There are many use cases for the parse table above. Perhaps a user must reason about the code sample or gather contextual information from it for accessibility or security purposes. A user could be evaluating a code sample and may need the code reformatted into a modified presentation that is easier to read such that the code is beautified. A user may need to know how a modified code samle changed compared to the unmodified code and find only the specific differences relevant to the code.

There are various different tasks a user may require upon a simple coded instruction all of which are achievable from the same single parse operation provided that parse operation returns a standard format that various other software applications understand. Sharing the same parse table between different applications that perform different unrelated jobs achieves knowledge so long as the output generated by each application is consumable to each requesting application.

Distribution Scheme

It is necessary to establish a standard scheme or protocol by which the standard format is communicated. The immediate advantage allows various applications to talk to each other, in a common language, and share their parsed information. Second and third order consequences of a standard distribution scheme allow applications to hsare in unexpected ways that contribute to more efficient knowledge creation.

A strong candidate for a standard information sharing scheme comes from Microsoft in the project Language Server Protocol (Sourcegraph, 2017). The Language Server Protocol (LSP) provides an interconnection mechanism to allow a local application to act as a central authority to monitor the edit status of code in a variety of supported languages and issue helpful suggestions or errors immediately to the application where the edit originated.

There are a couple of strengths in this approach. One strength is that the analysis occurs in near real-time using an asynchronous event model. This benefits speed of processing without locking an execution thread in the OS kernel. It also establishes a secondary processing stack to observe and analyze a different application stack which can provide a necessary form of bounds checking.

For more information LSP please view the supported documentation and associated Github project at:

Knowledge Sharing

At the time of this writing the necessity of a standard knowledge format has not been thought through. It is unknown, without considerable practical experience, whether such is necessary of what the ideal format would look like. In reflection of prior technologies, it can be presumed a standard knowledge format would improve the ease and efficiency of knowledge sharing. Before speculation upon such needs it is to implement a robust information sharing mechanism in production and observe its use across a variety of application tasks to determine how this technology can enable more intelligent considerations for future technologies.

Application Modification

Intelligent systems present in nature adapt and evolve to respond to changes and repated stimulus.
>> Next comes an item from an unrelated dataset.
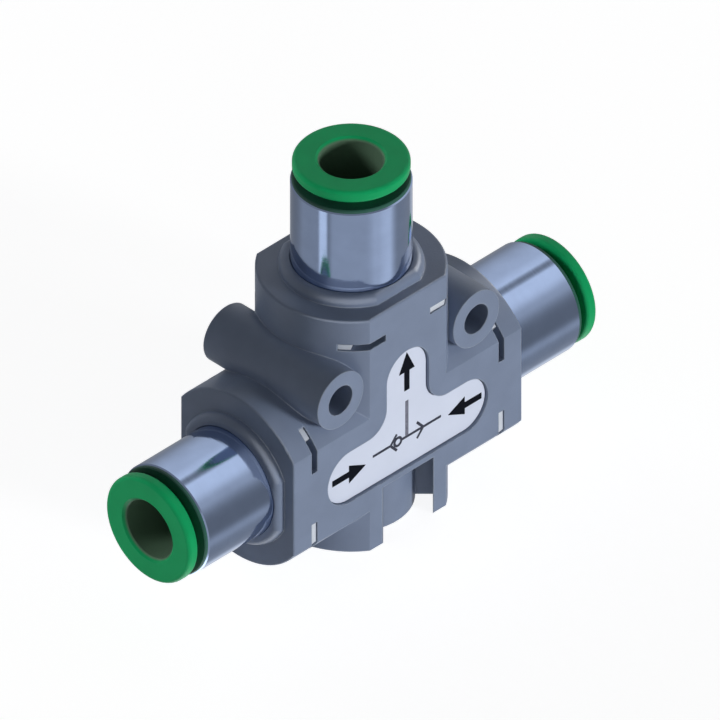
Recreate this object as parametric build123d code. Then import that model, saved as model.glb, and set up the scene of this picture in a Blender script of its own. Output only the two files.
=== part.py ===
"""Pneumatic OR shuttle valve with three push-in ports for 6 mm tube.

Two inlets lie on one axis, left and right, and the outlet stands above them. The moulded
housing is cut from truncated cylinders, so its front and back are flat. Each port holds a
plated sleeve that a flat clip locks in, and the sleeve holds the parts that grip and seal
the tube. Between the inlets a loose shuttle closes the side with the lower pressure.

Millimetres, +Z up, the front (with the label) faces -Y, and the valve stands on its base
at Z = 0. The pieces are worked out about the point where the three port axes meet, and
are lifted by axis_height when they are written.
"""
import os
from math import sqrt, tan, radians

from build123d import *

# Housing: where the three arms end and how thick they are
axis_height = 10.2
arm_length = 15.4
arm_radius = 9.4
neck_length = 17.2
trunk_radius = 9.2
body_thickness = 15.3
end_round = 0.2

# Raised rim round each sleeve at the end of its arm
rim_wall = 1.1
rim_flat_wall = 0.5
rim_height = 1.0
rim_round = 0.8

# Mounting bosses, one each side of the neck, for M3 screws along Y
boss_spacing = 18.3
boss_height = 9.87
boss_radius = 3.1
boss_proud = 0.05
screw_hole_radius = 1.6

# Base: a round groove leaves a hub inside a skirt, opens through both flats and holds four ribs
hub_radius = 6.1
skirt_wall = 0.85
groove_depth = 6.6
groove_bore_wall = 1.0
rib_thickness = 0.8
rib_recess = 0.3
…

Artificially intelligent systems cannot become more intelligent unless they too adapt to their stimulus. Without such adaptation systems of applications are only as intelligent as their original instructions allow and never improve except though manual software updates. For a system to truly qualify as intelligent their adaptation must be automated.

Immediately Practical Only to High-Level Languages

Modification of available applications is most easily accomplished if the comprised applications are written in a langauge that compiles at run time. JavaScript and Python are popular examples of such languages. In the case of these languages application instances compile generally quickly when executed which allows modification of source code with only the most minimal delay between code change and application response.
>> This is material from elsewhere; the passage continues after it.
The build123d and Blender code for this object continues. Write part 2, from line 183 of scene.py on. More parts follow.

Application modification at high level application langauges is not efficient for complex math heavy tasks that demand many various considerations untense hardware constraints. Economically speaking, exploration for on-demand modification of applications in more computationally sensitive langauges will occur in proportion to the demand. Once this theoretical idea becomes a common practical implementation the probability of technical refinement and specific execution considerations, particularly among fast low-level languages, will become available in accordance with supply and demand.

Example Use Case

Under the Information Sharing section a use case example demonstrated modifying a small sample of XML for various processing considerations from a single parse step. Imagine a second application stack is running to observe the primary application stack in this same scenario. Imagine an observing application is a code coverage tool and realizes that out of a hundred execution cycles one of the applications in the primary stack, such as a code beautification tool, contains logic that never executes. This application can be modified by removing this unnecessary logic. Finally, imagine, that observing software identifies missed opportunities and inserts the necessary logic into the primary application.

In this set of imaginary hypotheticals there are severl implicit tasks. First, software writing software is a huge challenge. Identifying logic worthy of removal is less challenging than writing new logic and ensuring this new logic applied in the appropriate location in the application. For human developers this requires heavy manual and automated validation. The primary concern with application writing software is ensuring code changes occur with high confidence without major delays in execution time. Secondly, identifying missed opportunitie demands hueristics that are diffecult for people to identify must less for software to detect such in an automated fashion.

Nonetheless, challenges withstanding, these capabilities reamind completely possible and will certainly demand a lot of experience and refinement to operate correctly in a real-world scenario. In a lesser manner examples of automated application modification are already present with the options fix and correct from ESLint and Pretty Diff respectively. In these examples parsed code is modified to correct for minor syntax considerations. Correcting for syntax is more primitive than writing new logic with regard to decision points, but it is a similar precedent that is available in production environments.

Roadmap Towards a Working Prototype

The first step is to establish a universal parse convention. This is currently underway in the mentioned Parse-Framework utility. At the time of this writing no production code is consuming the Parse-Framework, but work is currently underway to update the popular JS Beautify and Pretty Diff applications to use the framework. Since the Parse-Framework is not yet used in a public facing utility it could be subject change as additional needs are identified.

The Language Server Protocol is in production and used by several code editing applications. Once the Parse-Framework enters production a next logical step will be to integrate it into the LSP and identify technical opportunities that aren't clear at present.

Once the Parse-Framework and LSP play nicely together and the available advantages, or disadvantages, become clear the next step will be to identify quick wins that may enable simplified conventions to ease application modification. It will be ideal if there is a guide to model or assist applicatoin developers in writing their applications in a more AI friendly manner. Such a model will not be clear until this state of development is available for experimentation.